Cette revue n’est nullement un organe de confrontation d’opinions entre gens qui se « posent des problèmes », mais l’instrument d’expression d’une conception d’ensemble que nous croyons systématique et cohérente. Les grandes lignes de cette conception sont exprimées dans l’article « socialisme ou barbarie » contenu dans ce premier numéro. Néanmoins, ni sur le plan organisationnel, ni sur le plan théorique nous ne sommes partisans du monolithisme. Nous pensons que le développement de la théorie révolutionnaire ne peut se faire que par la confrontation des opinions et des positions divergentes, nous pensons aussi que cette discussion doit être faite devant l’ensemble de la classe ; nous pensons très précisèment que la conception selon laquelle un parti possède à lui tout seul la vérité et toute la vérité et l’apporte à la classe, en cachant à celle-ci ses divergences internes, est, sur le plan idéologique, une des racines et des expressions les plus importantes du bureaucratisme dans le mouvement ouvrier. C’est pourquoi les divergences qui pourront apparaitre sur des points particuliers entre des camarades de notre groupe pourront être exprimées dans la revue, qui signalera les articles qui expriment la position de leur auteur et non pas du groupe en tant que tel. La discussion sera donc libre dans le cadre de nos conceptions générales, avec le souci constant d’éviter que cette discussion ne devienne un dialogue sans fin entre quelques individus.

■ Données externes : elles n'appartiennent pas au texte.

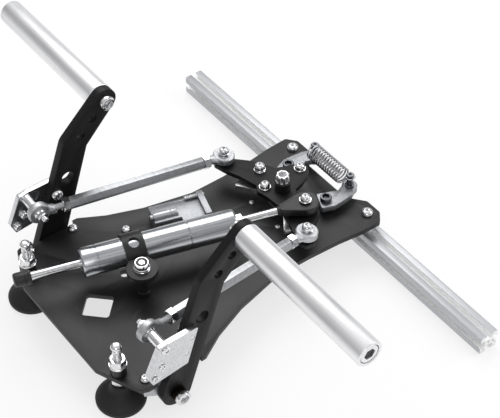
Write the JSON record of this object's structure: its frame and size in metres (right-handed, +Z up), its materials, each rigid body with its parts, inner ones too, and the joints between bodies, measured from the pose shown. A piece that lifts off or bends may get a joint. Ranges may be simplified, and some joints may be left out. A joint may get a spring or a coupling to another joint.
{
  "type": "rudder pedal set",
  "caption": "Base plate on a slotted rail with two hinged pedal arms and tube footrests, linked by rods to a sprung rocker with a damper.",
  "frame": {"origin": "centre of the bounding box, at floor level", "axes": "+X to the right footrest along the rail, +Y from the heel end to the rail, +Z up"},
  "size_m": [0.524, 0.3328, 0.1751],
  "materials": {
    "black_coat": "satin powder coat",
    "black_oxide": "black oxide",
    "dark_anodised": "dark anodised",
    "bronze": "sintered bronze",
    "rubber": "matt",
    "black_plastic": "moulded",
    "chrome": "polished",
    "spring_wire": "bright plated",
    "zinc_steel": "bright plated",
    "anodised": "satin anodised"
  },
  "bodies": {
    "base": {"base_plate": "black_coat", "rail": "anodised", "rail_spacers": "anodised", "rail_screws": "zinc_steel", "slot_nuts": "zinc_steel", "foot_pads": "rubber", "foot_studs": "zinc_steel", "foot_nuts": "zinc_steel", "pivot_blocks": "anodised", "block_screws": "zinc_steel", "arm_bolts": "zinc_steel", "pivot_bolt": "zinc_steel", "pivot_nut": "zinc_steel", "lever_bolts": "black_oxide", "waist_screws": "zinc_steel", "damper_pillar": "black_coat", "pillar_nut": "zinc_steel", "sensor_base": "anodised", "sensor_body": "anodised", "sensor_stud": "zinc_steel", "deck_screws": "zinc_steel"},
    "rocker": {"rocker_cam": "anodised", "rocker_plate": "black_coat", "rocker_hub": "black_oxide", "rocker_screws": "zinc_steel", "rocker_rod_bolts": "zinc_steel"},
    "arm_right": {"arm_right": "black_coat", "arm_bushes_right": "bronze", "tube_right": "anodised", "tube_bolt_right": "zinc_steel", "tube_plug_right": "anodised", "bracket_right": "anodised", "bracket_screws_right": "zinc_steel", "rod_spacer_right": "zinc_steel", "rod_bolt_right": "zinc_steel", "ball_right": "chrome"},
    "arm_left": {"arm_left": "black_coat", "arm_bushes_left": "bronze", "tube_left": "anodised", "tube_bolt_left": "zinc_steel", "tube_plug_left": "anodised", "bracket_left": "anodised", "bracket_screws_left": "zinc_steel", "rod_spacer_left": "zinc_steel", "rod_bolt_left": "zinc_steel", "ball_left": "chrome"},
    "rod_right": {"push_rod_right": "dark_anodised", "rod_ends_right": "zinc_steel", "rod_nuts_right": "zinc_steel"},
    "rod_left": {"push_rod_left": "dark_anodised", "rod_ends_left": "zinc_steel", "rod_nuts_left": "zinc_steel"},
    "lever_right": {"lever_right": "anodised"},
    "lever_left": {"lever_left": "anodised"},
    "spring": {"spring": "spring_wire"},
    "damper_tube": {"damper_body": "anodised", "damper_gland": "anodised", "damper_clamp": "black_coat"},
    "damper_shaft": {"damper_rod": "chrome", "damper_eye_end": "black_plastic"}
  },
  "joints": [
    {"name": "rocker_yaw", "type": "hinge", "parent": "base", "child": "rocker", "pos_m": [0, 0.09801, 0.0565], "axis": [0, 0, 1], "range_deg": [-12, 12], "stiffness_Nm_per_rad": 15},
    {"name": "arm_right_swing", "type": "hinge", "parent": "base", "child": "arm_right", "pos_m": [0.104, -0.09959, 0.017], "axis": [1, 0, 0], "range_deg": [-10.52, 10.52]},
    {"name": "arm_left_swing", "type": "hinge", "parent": "base", "child": "arm_left", "pos_m": [-0.104, -0.09959, 0.017], "axis": [1, 0, 0], "range_deg": [-10.52, 10.52]},
    {"name": "rod_right_turn", "type": "hinge", "parent": "arm_right", "child": "rod_right", "pos_m": [0.0863, -0.11159, 0.086], "axis": [0.8896, -0.4515, -0.0681], "range_deg": [-11.85, 11.85]},
    {"name": "rod_left_turn", "type": "hinge", "parent": "arm_left", "child": "rod_left", "pos_m": [-0.0863, -0.11159, 0.086], "axis": [-0.8896, -0.4515, -0.0681], "range_deg": [-11.85, 11.85]},
    {"name": "lever_right_swing", "type": "hinge", "parent": "base", "child": "lever_right", "pos_m": [0.0284, 0.12771, 0.0455], "axis": [0, 0, 1], "range_deg": [-6.01, 6.01]},
    {"name": "lever_left_swing", "type": "hinge", "parent": "base", "child": "lever_left", "pos_m": [-0.0284, 0.12771, 0.0455], "axis": [0, 0, 1], "range_deg": [-6.01, 6.01]},
    {"name": "spring_turn", "type": "hinge", "parent": "lever_left", "child": "spring", "pos_m": [-0.0263, 0.15841, 0.0597], "axis": [0, 0, 1], "range_deg": [-6.49, 6.49]},
    {"name": "damper_swing", "type": "hinge", "parent": "base", "child": "damper_tube", "pos_m": [0.01333, -0.0686, 0.0665], "axis": [0, 0, 1], "range_deg": [-0.7, 0.7]},
    {"name": "damper_stroke", "type": "slide", "parent": "damper_tube", "child": "damper_shaft", "axis": [0.2907, 0.9568, 0], "range_m": [-0.0075, 0.0075]}
  ],
  "couplings": [
    {"joint": "arm_right_swing", "follows": "rocker_yaw", "ratio": -0.87519},
    {"joint": "arm_left_swing", "follows": "rocker_yaw", "ratio": 0.87519},
    {"joint": "rod_right_turn", "follows": "rocker_yaw", "ratio": 0.98588},
    {"joint": "rod_left_turn", "follows": "rocker_yaw", "ratio": 0.98588},
    {"joint": "lever_right_swing", "follows": "rocker_yaw", "ratio": 0.5},
    {"joint": "lever_left_swing", "follows": "rocker_yaw", "ratio": 0.5},
    {"joint": "spring_turn", "follows": "rocker_yaw", "ratio": -0.53984},
    {"joint": "damper_swing", "follows": "rocker_yaw", "ratio": 0.05718},
    {"joint": "damper_stroke", "follows": "rocker_yaw", "m_per_rad": 0.034621}
  ]
}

Nous sommes certains que les ouvriers et les intellectuels qui, en France, ont déjà pris conscience de l’importance des problèmes que nous posons, qui comprennent combien il est urgent de leur donner une réponse adéquate et conforme aux intérêts des masses, nous soutiendrons dans le long et difficile effort que représentera la préparation et la diffusion de notre revue.